EXERCISE AIM: Copy out the data below verbatim.

INFORMATION SHOWN:
* begin *

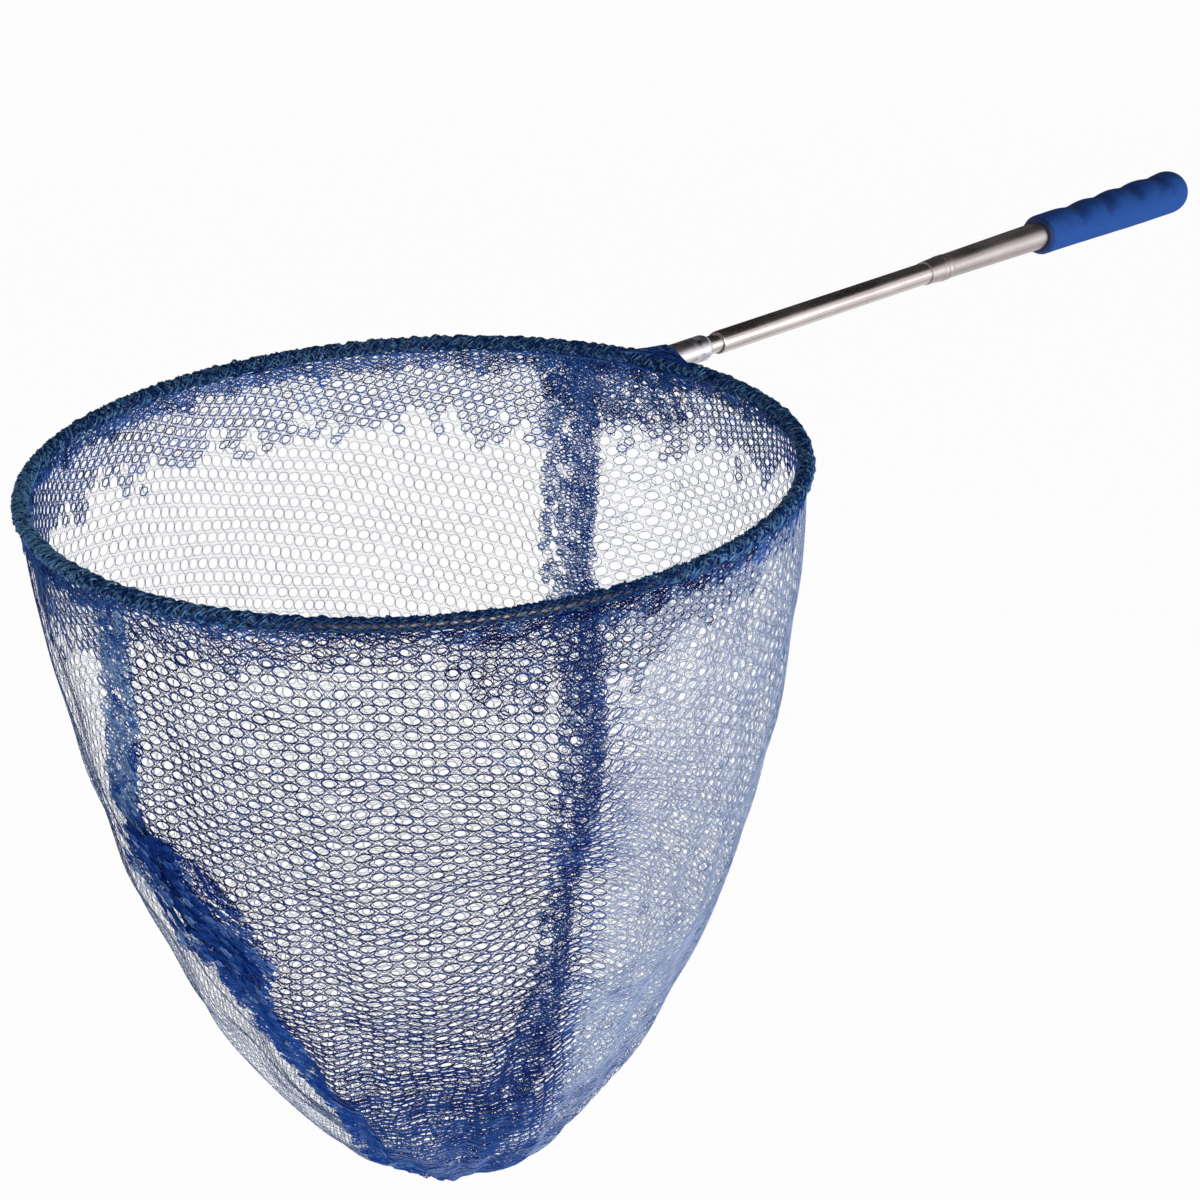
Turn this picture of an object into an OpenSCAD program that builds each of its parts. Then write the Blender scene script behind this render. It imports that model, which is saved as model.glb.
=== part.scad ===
// Telescopic landing net: a wire hoop with a knotless net bag on a three-stage steel handle.
// +X runs along the handle from the hoop to the butt, +Z is up, and the origin is the centre of the
// plain band of the grip. All sizes are in millimetres.

/* [Hoop] */
// Radius of the hoop to the middle of its wire
hoop_r = 180; // [140:1:240]
// Diameter of the hoop wire
wire_d = 3.6; // [2.6:0.1:5]
// Thickness of the net sleeve round the wire
sleeve_t = 1.8; // [1.2:0.1:3]
// Length of hoop that each end binding of the sleeve covers
lash_len = 12; // [6:1:25]
// Thickness of the end bindings
lash_t = 0.8; // [0.5:0.1:1.5]
// Angle by which the hoop droops from the line of the handle
hoop_droop = 4; // [0:0.5:8]
// Bend radius where the wire turns into the ferrule
wire_bend_r = 8; // [6:0.5:12]
// Clear space between the hoop's wire and the ferrule
throat_gap = 1.8; // [1.6:0.1:6]

/* [Bag] */
// Depth of the bag below the hoop's wire
bag_depth = 372; // [250:1:520]
// Fullness of the bag's outline, where 2 is an ellipse
bag_fullness = 1.7; // [1.4:0.05:2.4]
// Thickness that the soft net takes up
net_t = 2; // [1.5:0.1:4]
// Depth of the doubled hem inside the rim
hem_depth = 35; // [20:1:60]
// Thickness of the hem
hem_t = 1.2; // [0.8:0.1:2]
// Width of the seam band
seam_w = 24; // [14:1:40]
// Angle by which the seam is turned round the hoop, away from the handle's line
seam_turn = 6; // [-15:1:15]

/* [Grip] */
// Length of the foam grip
grip_len = 149; // [142:1:200]
// Thickness of the foam at its mouth
foam_mouth_t = 3.2; // [2.2:0.1:4.4]
// Thickness of the foam at the plain band, its thickest
foam_t = 4.5; // [3.6:0.1:8]
// Length of the grip's plain band
band_len = 12; // [8:1:20]
// Length of the rounded butt
dome_len = 12; // [11:1:16]
// Number of finger grooves
groove_count = 4; // [2:1:4]
// Distance between finger grooves
groove_pitch = 29; // [24:0.5:30]
// Depth of a finger groove
groove_depth = 1.7; // [0.8:0.1:2.2]
// Radius of the curve that a finger groove is cut with
groove_r = 18; // [12:1:22]
// Thickness of the collar at the grip's mouth
collar_t = 2; // [1.5:0.1:3]

/* [Tubes] */
// Outside diameter of the inner tube, which the others are sized round
inner_d = 9.4; // [7.5:0.1:14]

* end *

PROBLEM SOLUTION:
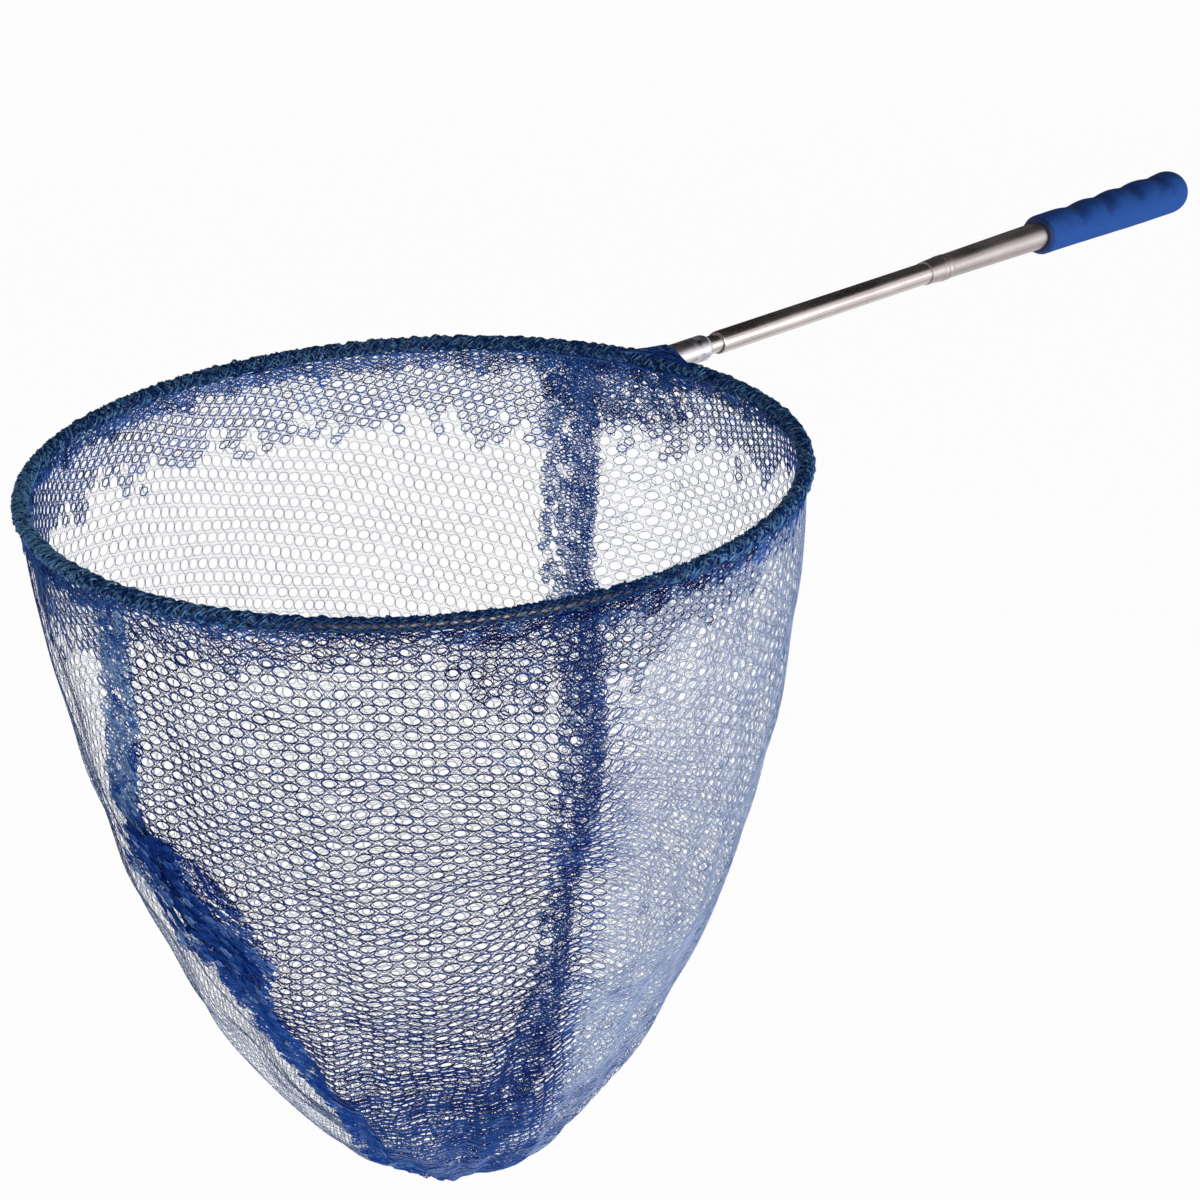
Turn this picture of an object into an OpenSCAD program that builds each of its parts. Then write the Blender scene script behind this render. It imports that model, which is saved as model.glb.
=== part.scad ===
// Telescopic landing net: a wire hoop with a knotless net bag on a three-stage steel handle.
// +X runs along the handle from the hoop to the butt, +Z is up, and the origin is the centre of the
// plain band of the grip. All sizes are in millimetres.

/* [Hoop] */
// Radius of the hoop to the middle of its wire
hoop_r = 180; // [140:1:240]
// Diameter of the hoop wire
wire_d = 3.6; // [2.6:0.1:5]
// Thickness of the net sleeve round the wire
sleeve_t = 1.8; // [1.2:0.1:3]
// Length of hoop that each end binding of the sleeve covers
lash_len = 12; // [6:1:25]
// Thickness of the end bindings
lash_t = 0.8; // [0.5:0.1:1.5]
// Angle by which the hoop droops from the line of the handle
hoop_droop = 4; // [0:0.5:8]
// Bend radius where the wire turns into the ferrule
wire_bend_r = 8; // [6:0.5:12]
// Clear space between the hoop's wire and the ferrule
throat_gap = 1.8; // [1.6:0.1:6]

/* [Bag] */
// Depth of the bag below the hoop's wire
bag_depth = 372; // [250:1:520]
// Fullness of the bag's outline, where 2 is an ellipse
bag_fullness = 1.7; // [1.4:0.05:2.4]
// Thickness that the soft net takes up
net_t = 2; // [1.5:0.1:4]
// Depth of the doubled hem inside the rim
hem_depth = 35; // [20:1:60]
// Thickness of the hem
hem_t = 1.2; // [0.8:0.1:2]
// Width of the seam band
seam_w = 24; // [14:1:40]
// Angle by which the seam is turned round the hoop, away from the handle's line
seam_turn = 6; // [-15:1:15]

/* [Grip] */
// Length of the foam grip
grip_len = 149; // [142:1:200]
// Thickness of the foam at its mouth
foam_mouth_t = 3.2; // [2.2:0.1:4.4]
// Thickness of the foam at the plain band, its thickest
foam_t = 4.5; // [3.6:0.1:8]
// Length of the grip's plain band
band_len = 12; // [8:1:20]
// Length of the rounded butt
dome_len = 12; // [11:1:16]
// Number of finger grooves
groove_count = 4; // [2:1:4]
// Distance between finger grooves
groove_pitch = 29; // [24:0.5:30]
// Depth of a finger groove
groove_depth = 1.7; // [0.8:0.1:2.2]
// Radius of the curve that a finger groove is cut with
groove_r = 18; // [12:1:22]
// Thickness of the collar at the grip's mouth
collar_t = 2; // [1.5:0.1:3]

/* [Tubes] */
// Outside diameter of the inner tube, which the others are sized round
inner_d = 9.4; // [7.5:0.1:14]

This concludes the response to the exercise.